If you don’t truly need multiple languages, simplify to one language version. Multi-language compliance on Squarespace is hard to maintain.
Squarespace fix sequence
- Day 1, hour 1: Settings → Business Information → complete all fields
- Day 1, hour 2: Pages → Create or update Contact page with full business info
- Day 1, hour 3: Footer → add Address Block visible on every page
- Day 2, hour 1: Create all four policy pages and add to footer menu
- Day 2, hour 2: Commerce → General → complete all settings
- Day 2, hour 3: Audit products: SKUs, stock counts, descriptions
- Day 3: Verify Google Shopping feed integration (GTIN/Brand/Condition correctly sent)

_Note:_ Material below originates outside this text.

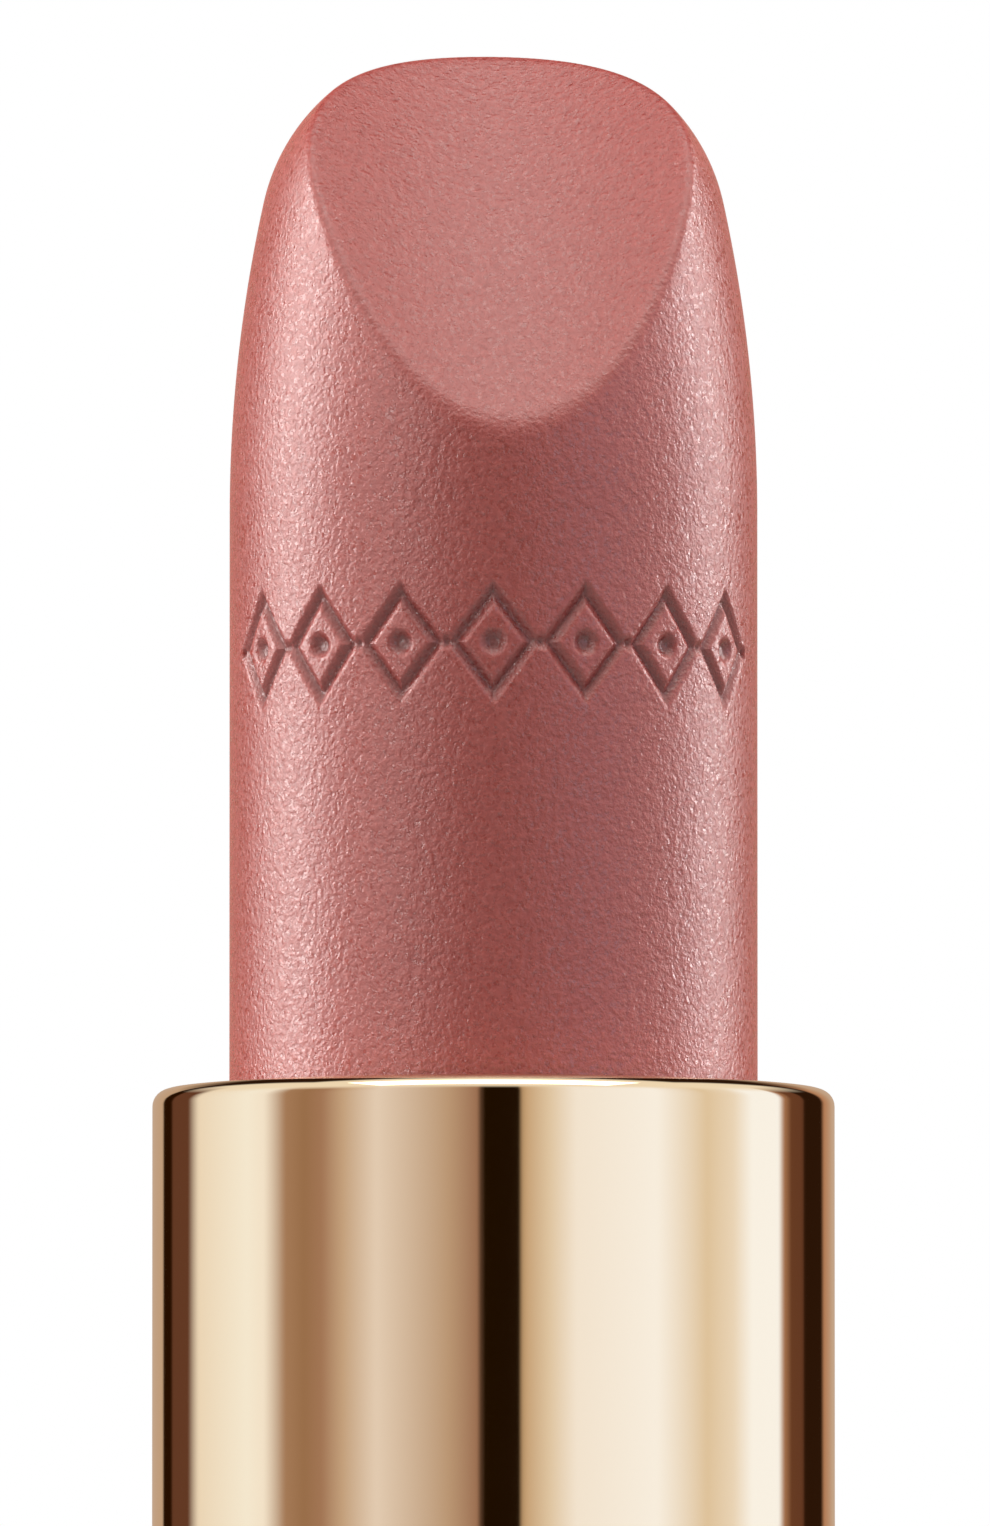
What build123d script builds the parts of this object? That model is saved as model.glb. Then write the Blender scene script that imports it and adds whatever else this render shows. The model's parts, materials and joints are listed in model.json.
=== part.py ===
from build123d import *
from math import asin, cos, pi, radians, sin, sqrt
import os

# A twist-up lipstick case with its lipstick raised and its cap standing beside it.
# Millimetres, +Z up. The origin is the centre of the base's underside, on the axis that
# the tube turns about and the lipstick rises along. The slanted face looks to -Y.

# Lipstick
bullet_radius = 6.35
bullet_above_rim = 25.2
ogive_length = 7.5  # height over which the side leans in, under the round tip
ogive_radius = 35.0
tip_flat = 0.8
face_angle = 50.0  # from the horizontal
face_past_axis = 1.75  # where the face runs out at the tip's height
face_hollow_radius = 9.5  # across the face
face_bow_radius = 87.0  # along the face
crease_radius = 0.2

# Case
base_height = 27.0
base_radius = 10.25
tube_above_base = 27.0
tube_radius = 8.2
tube_wall = 0.3
lip_gap = 0.25  # round the lipstick, where the rim is rolled in
lip_thickness = 0.35
rim_corner = 0.4
neck_height = 3.5
neck_radius = 8.95
flange_thickness = 0.8
shell_wall = 0.5
liner_wall = 0.75
edge_round = 0.4

# Twist mechanism
stroke = 26.0
turns = 1.5
sleeve_below_lip = 0.65
cup_height = 9.0
cup_wall = 0.4
cup_floor = 0.8
cup_below_rim = 1.4
lug_radius = 0.8
lug_rise = 1.8  # from the cup's underside to the middle of its lugs
fork_wall = 0.42
fork_floor = 0.8
fork_hole_radius = 2.1
seat_flange = 1.0
groove_depth = 0.36
groove_start = 1.2  # wall left under the lowest place of the lugs
tube_foot_thickness = 0.5
tube_foot_reach = 0.5
brake_section = 0.4
brake_inset = 0.17  # middle of the brake ring, in from the outside of the tube

# Base fittings
weight_thickness = 4.0
label_radius = 7.0
label_thickness = 0.1
recess_depth = 0.25
knurl_count = 24
knurl_depth = 0.25

# Cap
cap_room = 12.0  # free height over the tube's rim inside the closed cap
cap_liner_wall = 0.6
cap_weight_thickness = 3.4
cap_ring_height = 1.2
top_plate_radius = 7.6
top_plate_thickness = 0.5
cap_place = (27.0, 8.0)

# Clearances
running = 0.06  # round pieces that turn or slide in each other
bonded = 0.03  # pieces glued or pressed together
turning_gap = 0.15  # tube to collar
side_play = 0.1  # lugs in their slots and grooves
end_play = 0.1  # tube foot between its two seats

# Radii from the lipstick outwards
lip_radius = bullet_radius + lip_gap
cup_outer = bullet_radius + cup_wall
fork_inner = cup_outer + running
fork_outer = fork_inner + fork_wall
sleeve_inner = fork_outer + running
groove_radius = sleeve_inner + groove_depth
tube_inner = tube_radius - tube_wall
sleeve_outer = tube_inner - bonded
lug_reach = groove_radius - side_play
collar_inner = tube_radius + turning_gap
tube_foot_radius = tube_radius + tube_foot_reach
brake_circle = tube_radius - brake_inset
shell_inner = base_radius - shell_wall
liner_outer = shell_inner - bonded
liner_inner = liner_outer - liner_wall
flange_radius = liner_inner - bonded
collar_skirt = liner_inner - bonded

# Heights from the base's underside
rim_height = base_height + tube_above_base
tip_height = rim_height + bullet_above_rim
cup_top = rim_height - cup_below_rim
cup_bottom = cup_top - cup_height
lug_height = cup_bottom + lug_rise
bullet_bottom = cup_bottom + cup_floor
sleeve_top = rim_height - lip_thickness - sleeve_below_lip
lug_lowest = lug_height - stroke
seat_height = lug_lowest - lug_radius - groove_start
tube_bottom = seat_height + end_play
brake_height = tube_bottom - brake_section
skirt_bottom = tube_bottom + tube_foot_thickness + end_play
weight_top = shell_wall + bonded + weight_thickness

STAND = (Align.CENTER, Align.CENTER, Align.MIN)


def disc(radius, low, high):
    return Pos(0, 0, low) * Cylinder(radius, high - low, align=STAND)


def ring(inner, outer, low, high):
    return disc(outer, low, high) - disc(inner, low, high)


def turned(*edges):
    """Solid of revolution from the edges of a closed half section, radius then height."""
    return revolve(Plane.XZ * make_face(edges), Axis.Z)


def edges_at(part, height, radius):
    """Circular edges of a turned piece at this height and radius."""
    found = part.edges().filter_by(GeomType.CIRCLE).filter_by_position(Axis.Z, height - 0.01, height + 0.01)
    return [edge for edge in found if abs(edge.radius - radius) < 0.01]


def nose_section():
    """Half section of the whole lipstick before its face is cut."""
    lean = asin(ogive_length / ogive_radius)
    joint_radius = bullet_radius - ogive_radius * (1 - cos(lean))
    tip_radius = (joint_radius - tip_flat) / cos(lean)
    joint_height = tip_height - tip_radius * (1 - sin(lean))
    nose_start = joint_height - ogive_length
    foot = Polyline(
        (0, tip_height), (0, bullet_bottom), (bullet_radius, bullet_bottom), (bullet_radius, nose_start)
    )
    ogive = TangentArc((bullet_radius, nose_start), (joint_radius, joint_height), tangent=(0, 1))
    tip = TangentArc((joint_radius, joint_height), (tip_flat, tip_height), tangent=(-sin(lean), cos(lean)))
    return foot, ogive, tip, Line((tip_flat, tip_height), (0, tip_height))


def face_cutter():
    """Spool whose waist leaves the slanted face: hollow across and slightly bowed along."""
    slant = radians(face_angle)
    length = (bullet_radius + face_past_axis) / cos(slant)
    bow = face_bow_radius - sqrt(face_bow_radius**2 - (length / 2) ** 2)
    reach = length / 2 + bullet_radius  # past both ends of the face
    drop = face_bow_radius - sqrt(face_bow_radius**2 - reach**2)
    low, middle, high = length / 2 - reach, length / 2, length / 2 + reach
    plane = Plane(
        origin=(0, -bullet_radius, tip_height - length * sin(slant)),
        x_dir=(0, -sin(slant), cos(slant)),
        z_dir=(-1, 0, 0),
    )
    waist = ThreePointArc((bow - drop, low), (bow, middle), (bow - drop, high))
    body = Polyline(
        (bow - drop, high), (face_hollow_radius, high), (face_hollow_radius, low), (bow - drop, low)
    )
    axis = Axis(plane.from_local_coords((face_hollow_radius, 0, 0)), plane.y_dir)
    return revolve(plane * make_face([waist, body]), axis)


def lipstick_bullet():
    whole = turned(*nose_section())
    cut = whole - face_cutter()
    crease = cut.faces().sort_by(Axis.Y)
    slanted = [face for face in crease if face.normal_at().Y < -0.5 and face.normal_at().Z > 0.3]
    face = max(slanted, key=lambda piece: piece.area)
    return fillet(face.edges(), crease_radius)


def bullet_cup():
    cup = disc(cup_outer, cup_bottom, cup_top) - disc(bullet_radius, bullet_bottom, cup_top)
    cup = chamfer(edges_at(cup, cup_bottom, cup_outer), cup_wall / 2)
    lug = Pos(0, 0, lug_height) * Rot(0, 90, 0) * Cylinder(lug_radius, lug_reach, align=STAND)
    lug -= disc(bullet_radius + cup_wall / 2, cup_bottom, cup_top)
    for turn in (0, 180):
        cup += Rot(0, 0, turn) * lug
    return cup


def guide_fork():
    """Slotted sleeve that keeps the cup from turning, with the foot that grips the base."""
    slot_top = lug_height + lug_radius + 2 * side_play
    slot_bottom = lug_lowest - lug_radius - 2 * side_play
    floor_top = cup_bottom - stroke - 2 * end_play
    floor_bottom = floor_top - fork_floor
    foot_radius = liner_inner - bonded - knurl_depth
    fork = ring(fork_inner, fork_outer, floor_bottom, cup_top + 2 * end_play)
    fork += ring(fork_inner, flange_radius, seat_height - seat_flange, seat_height)
    fork += ring(fork_inner, foot_radius, weight_top, seat_height - seat_flange)
    fork += disc(fork_outer, floor_bottom, floor_top) - disc(fork_hole_radius, floor_bottom, floor_top)
    rib = Box(2 * knurl_depth, 2 * knurl_depth, seat_height - seat_flange - weight_top, align=STAND)
    for place in PolarLocations(foot_radius, knurl_count):
        fork += Pos(0, 0, weight_top) * place * rib
    slot = Pos(0, 0, slot_bottom) * Box(
        3 * fork_outer, 2 * (lug_radius + side_play), slot_top - slot_bottom, align=STAND
    )
    fork -= slot & ring(fork_inner - fork_wall, fork_outer + running, slot_bottom, slot_top)
    return fork - Pos(0, 0, brake_height) * Torus(brake_circle, brake_section)


def spiral_sleeve():
    """Sleeve glued in the tube: two blind right-handed grooves drive the lugs up and down."""
    sleeve = ring(sleeve_inner, sleeve_outer, tube_bottom, sleeve_top)
    half_width = lug_radius + side_play
    lead = stroke / turns
    overrun = half_width / sqrt((2 * pi * sleeve_inner) ** 2 + lead**2)  # in turns, past each stop
    path = Helix(
        lead, (turns + 2 * overrun) * lead, sleeve_inner, center=(0, 0, lug_lowest - overrun * lead)
    )
    start = Plane(origin=path @ 0, x_dir=(1, 0, 0), z_dir=path % 0)
    groove = sweep(start * Rectangle(2 * groove_depth, 2 * half_width), path=path, is_frenet=True)
    for turn in (0, 0.5):
        sleeve -= Rot(0, 0, 360 * (turn - turns - overrun)) * groove
    return sleeve


def brake_ring():
    """Silicone ring that drags on the tube, so the lipstick stays where it is set."""
    return Pos(0, 0, brake_height) * Torus(brake_circle, brake_section - bonded)


def tube_shell():
    """Drawn tube with its rim rolled in over the cup and its foot flared under the collar."""
    lip_under = rim_height - lip_thickness
    lip_roll = lip_thickness / 2
    inner_corner = rim_corner - tube_wall
    foot_top = tube_bottom + tube_foot_thickness
    outside = Polyline(
        (tube_inner, tube_bottom),
        (tube_foot_radius, tube_bottom),
        (tube_foot_radius, foot_top),
        (tube_radius, foot_top),
        (tube_radius, rim_height - rim_corner),
    )
    shoulder = TangentArc(outside @ 1, (tube_radius - rim_corner, rim_height), tangent=(0, 1))
    top = Line(shoulder @ 1, (lip_radius + lip_roll, rim_height))
    roll = ThreePointArc(top @ 1, (lip_radius, rim_height - lip_roll), (lip_radius + lip_roll, lip_under))
    under = Line(roll @ 1, (tube_inner - inner_corner, lip_under))
    bend = TangentArc(under @ 1, (tube_inner, lip_under - inner_corner), tangent=(1, 0))
    return turned(outside, shoulder, top, roll, under, bend, Line(bend @ 1, (tube_inner, tube_bottom)))


def neck_collar():
    """Collar that holds the tube down and carries the cap on its neck."""
    neck_top = base_height + neck_height
    collar = ring(collar_inner, collar_skirt, skirt_bottom, base_height)
    collar += ring(collar_inner, base_radius, base_height, base_height + flange_thickness)
    collar += ring(collar_inner, neck_radius, base_height, neck_top)
    collar = fillet(edges_at(collar, neck_top, neck_radius), edge_round / 2)
    return fillet(edges_at(collar, base_height + flange_thickness, base_radius), edge_round / 2)


def base_liner():
    return ring(liner_inner, liner_outer, weight_top, base_height - bonded)


def base_shell():
    shell = disc(base_radius, 0, base_height) - disc(shell_inner, shell_wall, base_height)
    shell -= disc(label_radius + side_play, 0, recess_depth)
    shell = fillet(edges_at(shell, 0, base_radius), edge_round)
    return fillet(edges_at(shell, base_height, base_radius), edge_round / 2)


def base_weight():
    weight = disc(shell_inner - bonded, shell_wall + bonded, weight_top - bonded)
    return chamfer(weight.edges().filter_by(GeomType.CIRCLE), edge_round / 2)


def shade_label():
    return disc(label_radius, recess_depth - label_thickness, recess_depth)


cap_inner = neck_radius + running
cap_liner_outer = cap_inner + cap_liner_wall
cap_inside = tube_above_base - flange_thickness + cap_room
cap_liner_top = cap_inside + cap_liner_wall
cap_weight_top = cap_liner_top + bonded + cap_weight_thickness
cap_height = cap_weight_top + bonded + shell_wall + top_plate_thickness
cap_shell_inner = cap_liner_outer + bonded


def beside(piece):
    return Pos(*cap_place, 0) * piece


def cap_shell():
    """Outer shell of the cap, open below, with a recess on top for the plate."""
    shell = disc(base_radius, cap_ring_height, cap_height)
    shell -= disc(cap_shell_inner, cap_ring_height, cap_weight_top + bonded)
    shell -= disc(top_plate_radius + side_play / 2, cap_height - top_plate_thickness, cap_height)
    shell = fillet(edges_at(shell, cap_height, base_radius), edge_round)
    return beside(shell)


def cap_liner():
    """Plastic inner cap: its mouth slides on the neck."""
    mouth_step = cap_ring_height / 2
    liner = disc(cap_liner_outer, mouth_step, cap_liner_top) - disc(cap_inner, mouth_step, cap_inside)
    return beside(liner)


def cap_weight():
    weight = disc(cap_shell_inner - bonded, cap_liner_top + bonded, cap_weight_top)
    return beside(chamfer(weight.edges().filter_by(GeomType.CIRCLE), edge_round / 2))


def cap_top_plate():
    plate = disc(top_plate_radius, cap_height - top_plate_thickness, cap_height)
    return beside(fillet(edges_at(plate, cap_height, top_plate_radius), edge_round / 4))


def cap_rim_ring():
    trim = ring(cap_shell_inner, base_radius, 0, cap_ring_height)
    return beside(fillet(edges_at(trim, 0, base_radius), edge_round / 2))


PIECES = [
    lipstick_bullet,
    bullet_cup,
    guide_fork,
    spiral_sleeve,
    brake_ring,
    tube_shell,
    neck_collar,
    base_liner,
    base_shell,
    base_weight,
    shade_label,
    cap_shell,
    cap_liner,
    cap_weight,
    cap_top_plate,
    cap_rim_ring,
]

os.makedirs("parts", exist_ok=True)
for make in PIECES:
    export_step(make(), f"parts/{make.__name__}.step")
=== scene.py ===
import json
from math import asin, atan2, cos, pi, radians, sin, sqrt

import bpy
import numpy as np
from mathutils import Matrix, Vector


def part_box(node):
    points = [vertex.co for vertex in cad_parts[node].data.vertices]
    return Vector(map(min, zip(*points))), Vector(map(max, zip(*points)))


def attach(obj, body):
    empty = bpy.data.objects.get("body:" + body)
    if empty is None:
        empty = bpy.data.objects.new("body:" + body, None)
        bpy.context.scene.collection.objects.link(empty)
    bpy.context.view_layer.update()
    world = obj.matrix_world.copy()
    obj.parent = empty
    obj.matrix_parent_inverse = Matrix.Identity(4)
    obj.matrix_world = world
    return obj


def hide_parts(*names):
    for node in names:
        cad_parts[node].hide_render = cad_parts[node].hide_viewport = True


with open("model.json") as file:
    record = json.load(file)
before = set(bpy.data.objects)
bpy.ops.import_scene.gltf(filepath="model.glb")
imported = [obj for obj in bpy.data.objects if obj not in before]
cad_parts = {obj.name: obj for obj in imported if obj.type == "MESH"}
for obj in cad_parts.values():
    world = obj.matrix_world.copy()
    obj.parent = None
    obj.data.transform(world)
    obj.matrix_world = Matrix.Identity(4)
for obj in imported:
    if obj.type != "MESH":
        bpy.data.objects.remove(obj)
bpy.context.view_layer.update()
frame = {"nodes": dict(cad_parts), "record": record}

# A twist-up lipstick with its cap standing beside it. Lengths are in millimetres until a mesh
# is made; MM turns them into metres. Heights are from the surface that the case stands on.

MM = 0.001


def low_high(name):
    """Lowest and highest corner of a CAD node, in millimetres."""
    low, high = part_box(name)
    return low / MM, high / MM


# ---------------------------------------------------------------------------- sizes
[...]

- Day 4: Update About page with business information beyond bio narrative
- Day 5: Audit custom code/CSS for compliance signal interference
- Day 6: Run complete compliance scan
- Day 7: Submit appeal with Squarespace-specific change documentation
Squarespace appeal letter specifics
Because Squarespace is less familiar to many Merchant Center reviewers, your appeal benefits from being especially clear:
- Reference specific Squarespace settings panels where you made changes
- Note the third-party app or method you use to connect to Merchant Center
- Explicitly state how each Google policy concern was addressed
- Include screenshots if your appeal interface supports them — visual proof helps overcome reviewer unfamiliarity with Squarespace
When Squarespace isn’t the right fit
Squarespace is excellent for design-focused brands doing modest e-commerce volume. If you’re doing $30k+/month in e-commerce or planning rapid catalog expansion, the platform’s limitations around product data, integrations, and compliance customization become real obstacles.
For those scaling stores, the suspension you’re fighting now may not be your last on Squarespace. Consider whether platform migration to Shopify, BigCommerce, or WooCommerce might prevent the next round of issues.
For most Squarespace merchants, however, this guide’s fix sequence resolves Merchant Center suspensions and prevents repeat issues.